WHAT TO DO » List all lines in the material below that contain "empty".

>> BEGIN MATERIAL PROVIDED

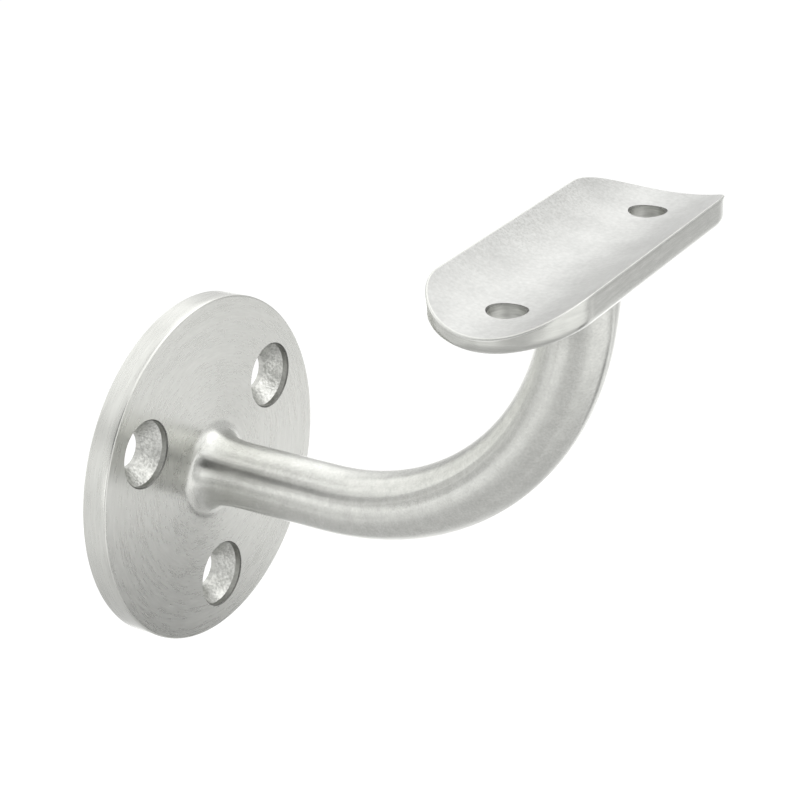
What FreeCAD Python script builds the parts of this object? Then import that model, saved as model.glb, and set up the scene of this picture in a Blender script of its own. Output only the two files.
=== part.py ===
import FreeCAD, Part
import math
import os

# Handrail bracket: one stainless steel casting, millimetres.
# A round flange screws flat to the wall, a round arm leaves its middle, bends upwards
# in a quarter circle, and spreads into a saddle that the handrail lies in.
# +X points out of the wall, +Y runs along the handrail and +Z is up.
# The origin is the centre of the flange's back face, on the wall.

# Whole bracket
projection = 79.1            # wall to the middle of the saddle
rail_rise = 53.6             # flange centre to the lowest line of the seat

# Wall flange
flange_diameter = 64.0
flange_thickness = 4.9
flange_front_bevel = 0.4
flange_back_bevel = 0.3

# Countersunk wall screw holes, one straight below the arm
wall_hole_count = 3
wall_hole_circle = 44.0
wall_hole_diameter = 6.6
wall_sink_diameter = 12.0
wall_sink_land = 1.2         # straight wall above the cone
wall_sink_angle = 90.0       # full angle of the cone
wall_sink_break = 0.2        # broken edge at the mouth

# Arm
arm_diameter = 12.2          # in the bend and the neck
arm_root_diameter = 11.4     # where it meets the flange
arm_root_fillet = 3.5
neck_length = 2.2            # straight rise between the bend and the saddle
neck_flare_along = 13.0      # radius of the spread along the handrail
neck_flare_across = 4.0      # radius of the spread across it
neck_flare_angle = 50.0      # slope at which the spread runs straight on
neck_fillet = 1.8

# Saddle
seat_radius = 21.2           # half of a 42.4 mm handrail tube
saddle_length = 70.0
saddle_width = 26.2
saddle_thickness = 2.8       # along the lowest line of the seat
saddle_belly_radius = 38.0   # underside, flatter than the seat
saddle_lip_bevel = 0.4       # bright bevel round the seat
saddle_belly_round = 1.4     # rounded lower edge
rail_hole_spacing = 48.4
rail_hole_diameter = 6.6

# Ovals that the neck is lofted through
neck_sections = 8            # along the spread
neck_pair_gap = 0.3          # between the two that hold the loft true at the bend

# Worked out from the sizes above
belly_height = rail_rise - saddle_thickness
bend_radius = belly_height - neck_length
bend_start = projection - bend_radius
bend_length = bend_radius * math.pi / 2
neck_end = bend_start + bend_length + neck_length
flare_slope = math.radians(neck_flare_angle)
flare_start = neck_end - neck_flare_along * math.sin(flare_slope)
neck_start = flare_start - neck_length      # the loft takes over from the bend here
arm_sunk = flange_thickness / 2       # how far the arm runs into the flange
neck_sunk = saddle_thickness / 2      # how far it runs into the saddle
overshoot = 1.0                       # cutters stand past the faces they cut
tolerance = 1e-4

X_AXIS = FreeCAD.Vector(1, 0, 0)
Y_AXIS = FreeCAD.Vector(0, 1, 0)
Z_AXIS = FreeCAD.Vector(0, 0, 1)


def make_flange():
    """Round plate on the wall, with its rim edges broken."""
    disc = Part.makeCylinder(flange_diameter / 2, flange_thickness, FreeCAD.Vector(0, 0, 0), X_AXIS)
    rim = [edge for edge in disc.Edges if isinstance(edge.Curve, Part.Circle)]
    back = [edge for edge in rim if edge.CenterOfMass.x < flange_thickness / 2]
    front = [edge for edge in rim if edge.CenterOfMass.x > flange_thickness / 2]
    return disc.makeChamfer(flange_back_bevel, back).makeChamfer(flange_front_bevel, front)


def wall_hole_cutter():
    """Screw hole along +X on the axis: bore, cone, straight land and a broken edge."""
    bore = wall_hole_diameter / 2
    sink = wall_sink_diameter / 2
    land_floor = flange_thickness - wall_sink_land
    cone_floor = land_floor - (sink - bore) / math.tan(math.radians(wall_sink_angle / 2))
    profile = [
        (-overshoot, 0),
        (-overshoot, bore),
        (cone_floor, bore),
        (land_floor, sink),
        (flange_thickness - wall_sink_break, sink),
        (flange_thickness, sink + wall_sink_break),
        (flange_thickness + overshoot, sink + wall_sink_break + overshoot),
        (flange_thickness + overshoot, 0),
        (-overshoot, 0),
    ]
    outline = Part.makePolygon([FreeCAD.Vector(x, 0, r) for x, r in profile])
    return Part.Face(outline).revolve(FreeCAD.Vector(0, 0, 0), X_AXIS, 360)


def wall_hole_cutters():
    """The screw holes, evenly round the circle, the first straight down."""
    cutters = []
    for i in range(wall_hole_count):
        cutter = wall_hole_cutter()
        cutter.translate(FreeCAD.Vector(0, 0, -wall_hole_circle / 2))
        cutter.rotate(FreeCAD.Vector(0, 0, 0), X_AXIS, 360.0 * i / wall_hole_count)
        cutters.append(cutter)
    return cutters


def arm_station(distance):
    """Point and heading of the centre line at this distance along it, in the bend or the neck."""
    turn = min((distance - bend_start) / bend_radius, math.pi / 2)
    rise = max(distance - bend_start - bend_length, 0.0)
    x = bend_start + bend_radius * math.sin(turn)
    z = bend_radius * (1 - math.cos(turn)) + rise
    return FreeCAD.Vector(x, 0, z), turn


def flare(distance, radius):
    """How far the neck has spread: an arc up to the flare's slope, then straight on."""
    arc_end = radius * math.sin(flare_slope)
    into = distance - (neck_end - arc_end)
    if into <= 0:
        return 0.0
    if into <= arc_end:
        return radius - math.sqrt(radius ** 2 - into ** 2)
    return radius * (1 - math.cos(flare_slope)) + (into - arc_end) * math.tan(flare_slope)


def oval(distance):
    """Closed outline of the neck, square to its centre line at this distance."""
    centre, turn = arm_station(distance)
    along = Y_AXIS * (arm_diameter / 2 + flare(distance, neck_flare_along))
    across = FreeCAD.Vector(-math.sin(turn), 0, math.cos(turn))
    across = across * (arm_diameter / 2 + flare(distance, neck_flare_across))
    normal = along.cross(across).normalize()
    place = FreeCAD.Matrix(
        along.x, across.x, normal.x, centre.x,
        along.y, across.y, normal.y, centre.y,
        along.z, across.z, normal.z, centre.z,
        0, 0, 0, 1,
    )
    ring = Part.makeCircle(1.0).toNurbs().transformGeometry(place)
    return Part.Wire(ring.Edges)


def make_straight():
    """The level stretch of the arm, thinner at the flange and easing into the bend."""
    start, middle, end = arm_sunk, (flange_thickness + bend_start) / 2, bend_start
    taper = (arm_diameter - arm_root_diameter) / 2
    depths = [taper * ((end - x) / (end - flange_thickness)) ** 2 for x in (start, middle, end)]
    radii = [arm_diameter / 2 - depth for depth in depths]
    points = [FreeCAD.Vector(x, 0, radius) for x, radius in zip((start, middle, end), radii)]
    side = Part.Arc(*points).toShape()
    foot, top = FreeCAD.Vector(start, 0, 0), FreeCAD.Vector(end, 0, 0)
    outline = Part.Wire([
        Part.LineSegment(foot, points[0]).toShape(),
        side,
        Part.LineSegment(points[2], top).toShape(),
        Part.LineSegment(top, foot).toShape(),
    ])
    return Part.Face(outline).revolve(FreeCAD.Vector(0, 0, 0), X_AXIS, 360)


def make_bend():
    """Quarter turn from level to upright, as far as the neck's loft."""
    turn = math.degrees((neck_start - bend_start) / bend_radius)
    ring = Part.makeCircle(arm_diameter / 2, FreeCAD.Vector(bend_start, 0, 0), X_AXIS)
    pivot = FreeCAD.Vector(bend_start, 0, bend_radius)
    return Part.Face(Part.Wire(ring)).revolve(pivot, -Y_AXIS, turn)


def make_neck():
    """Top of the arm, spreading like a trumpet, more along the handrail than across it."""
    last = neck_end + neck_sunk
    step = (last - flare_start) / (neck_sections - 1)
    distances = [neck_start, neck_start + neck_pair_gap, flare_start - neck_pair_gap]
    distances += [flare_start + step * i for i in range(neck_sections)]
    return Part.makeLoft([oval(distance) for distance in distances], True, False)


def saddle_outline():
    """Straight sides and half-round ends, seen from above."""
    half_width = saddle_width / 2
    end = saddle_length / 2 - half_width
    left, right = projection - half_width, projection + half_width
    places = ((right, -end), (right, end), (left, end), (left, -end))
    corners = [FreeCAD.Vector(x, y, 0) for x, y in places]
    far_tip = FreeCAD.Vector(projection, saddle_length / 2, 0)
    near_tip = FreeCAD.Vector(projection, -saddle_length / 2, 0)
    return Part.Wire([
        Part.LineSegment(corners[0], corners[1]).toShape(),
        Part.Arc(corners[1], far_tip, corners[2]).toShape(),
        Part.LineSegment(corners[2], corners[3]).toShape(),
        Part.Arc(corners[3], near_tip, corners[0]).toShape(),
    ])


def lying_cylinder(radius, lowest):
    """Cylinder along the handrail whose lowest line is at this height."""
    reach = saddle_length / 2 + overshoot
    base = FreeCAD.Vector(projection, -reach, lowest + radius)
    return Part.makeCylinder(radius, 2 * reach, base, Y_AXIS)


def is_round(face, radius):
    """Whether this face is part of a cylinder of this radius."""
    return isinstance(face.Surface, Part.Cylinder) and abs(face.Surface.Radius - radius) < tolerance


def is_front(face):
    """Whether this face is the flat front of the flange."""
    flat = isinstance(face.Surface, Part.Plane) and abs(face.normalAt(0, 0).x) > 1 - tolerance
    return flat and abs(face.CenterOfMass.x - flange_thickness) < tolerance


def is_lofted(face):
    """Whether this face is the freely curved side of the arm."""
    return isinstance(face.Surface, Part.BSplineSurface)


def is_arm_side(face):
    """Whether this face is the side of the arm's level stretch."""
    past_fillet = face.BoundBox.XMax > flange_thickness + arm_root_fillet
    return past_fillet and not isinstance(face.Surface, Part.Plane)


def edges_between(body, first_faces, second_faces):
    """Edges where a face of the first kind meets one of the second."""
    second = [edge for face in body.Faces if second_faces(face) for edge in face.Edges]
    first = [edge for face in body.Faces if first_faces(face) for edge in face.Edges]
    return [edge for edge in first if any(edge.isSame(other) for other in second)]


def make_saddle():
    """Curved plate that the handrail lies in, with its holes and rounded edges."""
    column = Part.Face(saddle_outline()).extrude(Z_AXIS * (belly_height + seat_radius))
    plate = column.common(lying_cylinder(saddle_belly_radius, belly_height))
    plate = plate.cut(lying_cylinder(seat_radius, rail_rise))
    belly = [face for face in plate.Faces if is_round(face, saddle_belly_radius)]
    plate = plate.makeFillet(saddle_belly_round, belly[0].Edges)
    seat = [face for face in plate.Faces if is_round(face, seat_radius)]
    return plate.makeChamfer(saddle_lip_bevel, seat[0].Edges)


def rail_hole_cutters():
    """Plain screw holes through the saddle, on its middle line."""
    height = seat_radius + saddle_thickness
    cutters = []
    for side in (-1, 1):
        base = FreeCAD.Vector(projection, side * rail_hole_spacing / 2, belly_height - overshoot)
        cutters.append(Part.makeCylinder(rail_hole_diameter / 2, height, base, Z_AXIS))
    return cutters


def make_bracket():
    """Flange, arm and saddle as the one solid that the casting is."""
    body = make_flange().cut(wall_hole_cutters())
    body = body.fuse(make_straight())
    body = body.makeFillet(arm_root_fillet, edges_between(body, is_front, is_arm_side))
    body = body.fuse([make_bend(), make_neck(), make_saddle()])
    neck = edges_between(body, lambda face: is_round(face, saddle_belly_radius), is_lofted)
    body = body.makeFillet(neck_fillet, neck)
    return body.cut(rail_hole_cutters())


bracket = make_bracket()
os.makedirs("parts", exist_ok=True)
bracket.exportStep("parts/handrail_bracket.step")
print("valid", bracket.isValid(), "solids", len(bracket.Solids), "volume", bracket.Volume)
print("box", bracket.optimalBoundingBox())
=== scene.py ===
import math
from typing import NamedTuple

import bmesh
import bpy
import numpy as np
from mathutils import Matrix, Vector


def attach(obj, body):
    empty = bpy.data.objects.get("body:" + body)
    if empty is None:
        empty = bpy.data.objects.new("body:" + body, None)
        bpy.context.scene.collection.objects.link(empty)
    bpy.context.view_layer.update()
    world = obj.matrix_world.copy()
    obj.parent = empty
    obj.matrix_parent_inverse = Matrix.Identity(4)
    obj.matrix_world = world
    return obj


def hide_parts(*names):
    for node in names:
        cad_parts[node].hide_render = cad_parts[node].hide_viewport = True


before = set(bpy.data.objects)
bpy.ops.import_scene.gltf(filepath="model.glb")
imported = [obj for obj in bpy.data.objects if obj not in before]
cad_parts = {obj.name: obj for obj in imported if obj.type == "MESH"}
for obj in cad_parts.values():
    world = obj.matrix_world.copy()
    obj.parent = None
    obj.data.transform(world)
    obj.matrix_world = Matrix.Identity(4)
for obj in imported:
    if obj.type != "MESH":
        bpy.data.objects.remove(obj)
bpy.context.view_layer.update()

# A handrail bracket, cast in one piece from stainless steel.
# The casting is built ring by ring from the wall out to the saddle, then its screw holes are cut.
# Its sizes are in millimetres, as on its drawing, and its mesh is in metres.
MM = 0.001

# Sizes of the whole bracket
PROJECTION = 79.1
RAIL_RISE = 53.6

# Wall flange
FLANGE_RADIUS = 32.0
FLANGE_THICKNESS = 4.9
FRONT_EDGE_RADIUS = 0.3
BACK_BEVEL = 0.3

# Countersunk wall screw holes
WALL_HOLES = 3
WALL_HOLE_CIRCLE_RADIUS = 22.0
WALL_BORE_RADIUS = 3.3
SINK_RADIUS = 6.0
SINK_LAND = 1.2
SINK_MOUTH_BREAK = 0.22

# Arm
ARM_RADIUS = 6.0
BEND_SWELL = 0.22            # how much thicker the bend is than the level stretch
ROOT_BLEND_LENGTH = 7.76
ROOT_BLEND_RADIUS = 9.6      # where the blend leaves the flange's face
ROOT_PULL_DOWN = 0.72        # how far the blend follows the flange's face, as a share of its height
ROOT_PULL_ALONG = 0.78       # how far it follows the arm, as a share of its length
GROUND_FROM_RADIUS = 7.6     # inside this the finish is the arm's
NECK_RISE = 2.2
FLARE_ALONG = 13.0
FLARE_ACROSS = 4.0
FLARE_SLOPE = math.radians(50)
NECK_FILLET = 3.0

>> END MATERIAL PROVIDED

SOLUTION FOR THIS TASK »
    empty = bpy.data.objects.get("body:" + body)
    if empty is None:
        empty = bpy.data.objects.new("body:" + body, None)
        bpy.context.scene.collection.objects.link(empty)
    obj.parent = empty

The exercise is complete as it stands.